Although defendant argues that this amendment will cause undue delay and prejudice, the court disagrees and notes that this motion was brought prior to the court's deadline for amendment of pleadings. Accordingly, plaintiff's motion to amend his complaint to add a cause of action for negligent misrepresentation is GRANTED.

(iii) "Supervisor" Allegations

The court will not grant plaintiff's request to change the allegations regarding his ability to "hire and fire" cement masons because such an amendment would be both futile and subject to judicial estoppel.

Under Hawaii law, "in the absence of a written employment agreement, a collective bargaining agreement, or a statutorily conferred right, employment is at-will." Shoppe v. Gucci Am., Inc., 14 P.3d 1049, 1064 (Haw. 2000). The court previously found that there was no writing before the court that established a definite term of employment and, therefore, Mr. Manchester's employment was at-will. The court declined to dismiss Mr. Manchester's contractual claims, however, because it appeared that he was subject to a CBA (which often prohibits at-will termination) and could base his breach of contract claims on that document.

Now, however, Mr. Manchester has made clear that he has no intention of making any such argument. See Dkt. # 42, p. 4 ("Plaintiff has not claimed that CECO violated any of the specific provisions of the CBA"). Accordingly, amendment of the complaint to add allegations regarding the CBA would be futile. Additionally, the allegations Mr. Manchester proposes to add directly conflict with allegations that he made in his original complaint. The only justification he provides for this change of position is that he made an "unfortunate misstatement." Dkt. # 42, p. 6. He does not explain, however, why he failed to correct this misstatement when he had the opportunity to do so in his First Amended Complaint. The doctrine of judicial estoppel prohibits such flip-flopping. Hampshire v. Maine, 532 U.S. 742, 750 (2001). Accordingly, plaintiff's motion to add allegations regarding his inability to "hire and fire" employees is DENIED.

B. Defendant's Motion for Judgment on the Pleadings

(i) Legal Standard

A Rule 12(c) motion for judgment on the pleadings and a Rule 12(b)(6) motion to dismiss are virtually interchangeable.
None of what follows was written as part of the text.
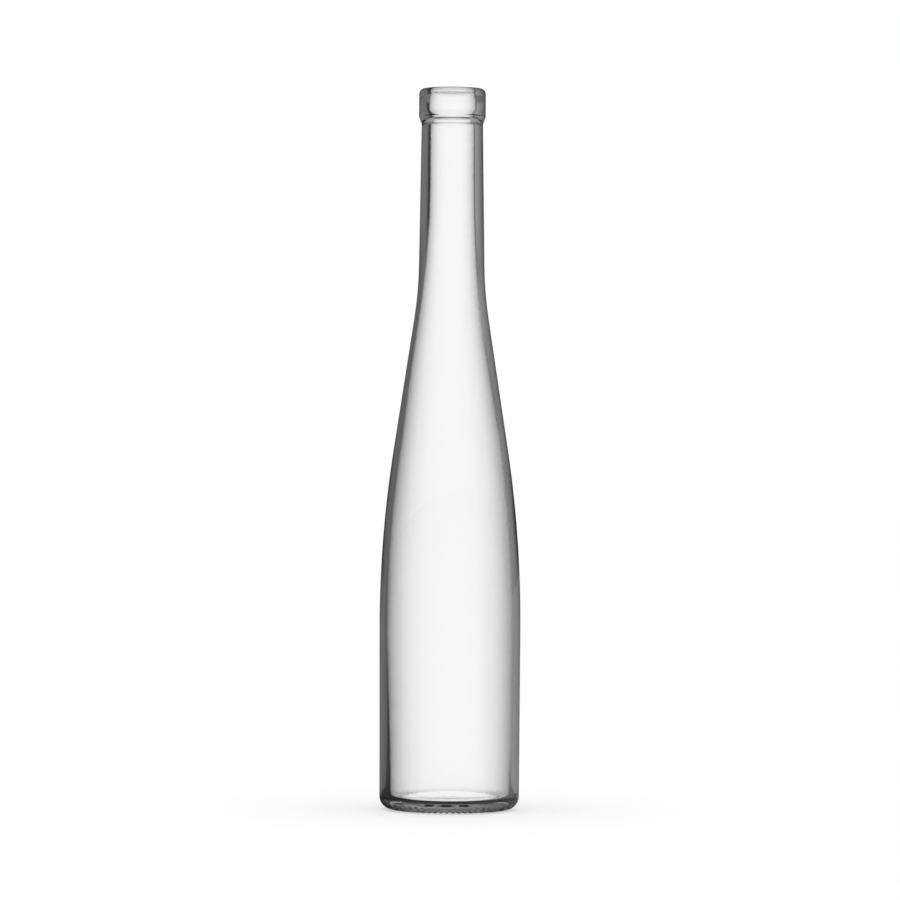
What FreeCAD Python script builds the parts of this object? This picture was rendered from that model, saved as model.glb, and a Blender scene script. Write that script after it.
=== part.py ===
import FreeCAD
import Part
import Sketcher

import math
import os

# Slender hock wine bottle for 375 ml in clear glass, with a ring finish for a straight cork.
# The bottle stands on its bearing ring. Its origin is the middle of that ring, +Z runs up its
# axis, and lengths are millimetres. In every sketch x is the distance from the axis and y the
# height above the bearing ring. A wall's lean is how far it tips inwards on its way up.

SIZES = (
    # alias, value, meaning
    ("bottle_height", 306.0, "bearing ring to mouth"),
    ("body_diameter", 60.0, "widest place, at the foot of the shoulder"),
    ("body_draft", 0.24, "degrees that the body narrows towards the heel"),
    ("heel_radius", 5.4, "round from the body to the bearing ring"),
    ("shoulder_radius", 490.0, "convex sweep from the body to the cone"),
    ("shoulder_angle", 8.67, "degrees of the cone from the axis"),
    ("neck_sweep_radius", 168.0, "concave sweep from the cone to the neck"),
    ("neck_length", 74.8, "mouth to the foot of the neck"),
    ("neck_diameter", 27.8, "at the foot of the neck"),
    ("neck_draft", 0.84, "degrees that the neck narrows towards the mouth"),
    ("ring_projection", 1.35, "how far the ring stands out from the neck at the mouth"),
    ("ring_height", 12.1, "mouth to the lower corner of the ring"),
    ("ring_underside", 3.0, "height of the slope under the ring"),
    ("ring_round", 0.7, "rounds at both ends of that slope"),
    ("lip_round", 2.3, "outer round of the lip"),
    ("mouth_round", 1.1, "inner round of the lip"),
    ("bore_diameter", 18.5, "cylinder that the cork seals in"),
    ("bore_depth", 38.0, "mouth to the foot of the bore, where the cavity starts to widen"),
    ("bulge_depth", 2.0, "mouth to the bulge behind the ring"),
    ("bulge_height", 10.6, "length of the bulge"),
    ("bulge_rise", 0.62, "how far the bulge is wider than the bore, on the radius"),
    ("shoulder_wall", 2.65, "glass in the cone"),
    ("cavity_shoulder_radius", 530.0, "convex sweep of the cavity"),
    ("body_wall", 2.98, "glass at the foot of the shoulder"),
    ("cavity_body_draft", 1.37, "degrees that the cavity narrows towards the heel"),
    ("cavity_heel_radius", 3.0, "round between the cavity's wall and floor"),
    ("base_thickness", 4.3, "bearing ring to the lowest place of the cavity"),
    ("floor_crown", 2.6, "how far the cavity's floor domes up"),
    ("bearing_width", 2.3, "bearing ring, with the punt's outer round"),
    ("punt_depth", 3.6, "push-up in the middle of the base"),
    ("punt_side_rise", 1.7, "height of the punt's sloping side"),
    ("punt_side_angle", 45.0, "degrees of that side from the base plane"),
    ("punt_round", 1.1, "rounds at both ends of the punt's side"),
)
UPRIGHT = math.pi / 2
NEAR = 0.001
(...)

In fact, the same standard applies to both. See Hal Roach Studios, Inc. v. Richard Feiner & Co., Inc., 896 F.2d 1542, 1550 (9th Cir. 1989) (stating standard for motion for judgment on the pleadings); Balistreri v. Pacifica Police Dept., 901 F.2d 696, 699 (9th Cir. 1988) (stating standard for motion to dismiss). The only differences between the two motions are (1) the timing (a motion for judgment on the pleadings is usually brought after an answer has been filed, whereas a motion to dismiss is typically brought before an answer is filed), see Jones v. Greninger, 188 F.3d 322, 324 (5th Cir. 1999), and (2) the party bringing the motion (a motion to dismiss may be brought only by the party against whom the claim for relief is made, usually the defendant, whereas a motion for judgment on the pleadings may be brought by any party). See In re Villegas, 132 B.R. 742, 744-45 (9th Cir. 1991). Because the two motions are analyzed under the same standard, a court considering a motion for judgment on the pleadings may give leave to amend and "may dismiss causes of action rather than grant judgment." Moran v. Peralta Cmty College Dist., 825 F.Supp. 891, 893 (N.D. Cal. 1993). The mere fact that a motion is couched in terms of Rule 12(c) does not prevent the district court from disposing of the motion by dismissal rather than judgment. See Amersbach v. City of Cleveland, 598 F.2d 1033, 1038 (6th Cir. 1979). Therefore, the court considers defendant's motion as it would a motion to dismiss, and declines to grant judgment at this point.

(ii) Dismissal as to Contractual Claims Only

Defendant makes alternative arguments regarding the impact of the CBA. According to defendant: (1) if plaintiff is subject to the CBA, then defendant is entitled to judgment as to all causes of action because plaintiff failed to timely file a grievance, or (2) if plaintiff is not subject to the CBA, then Defendant is entitled to judgment as to contractual claims because no written instrument exists to support such claims.

Plaintiff has expressly stated that he is not alleging breach of the CBA. Thus, whether plaintiff is or is not subject to the CBA is irrelevant. Plaintiff has failed to allege any restrictions on the "at-will" employment doctrine and has failed to otherwise allege the existence of an agreement for a definite term of employment. As stated in the court's previous order, "until he retired" and "for the next several years" are not definite terms of employment. Dkt. # 36, p. 3. Accordingly, the court GRANTS defendant's motion and dismisses the causes of action for breach of contract, breach of the implied duty of good faith and breach of implied employment agreement.

IV. CONCLUSION

Plaintiff shall file a Second Amended Complaint that complies with this court's ruling on or before December 5, 2014.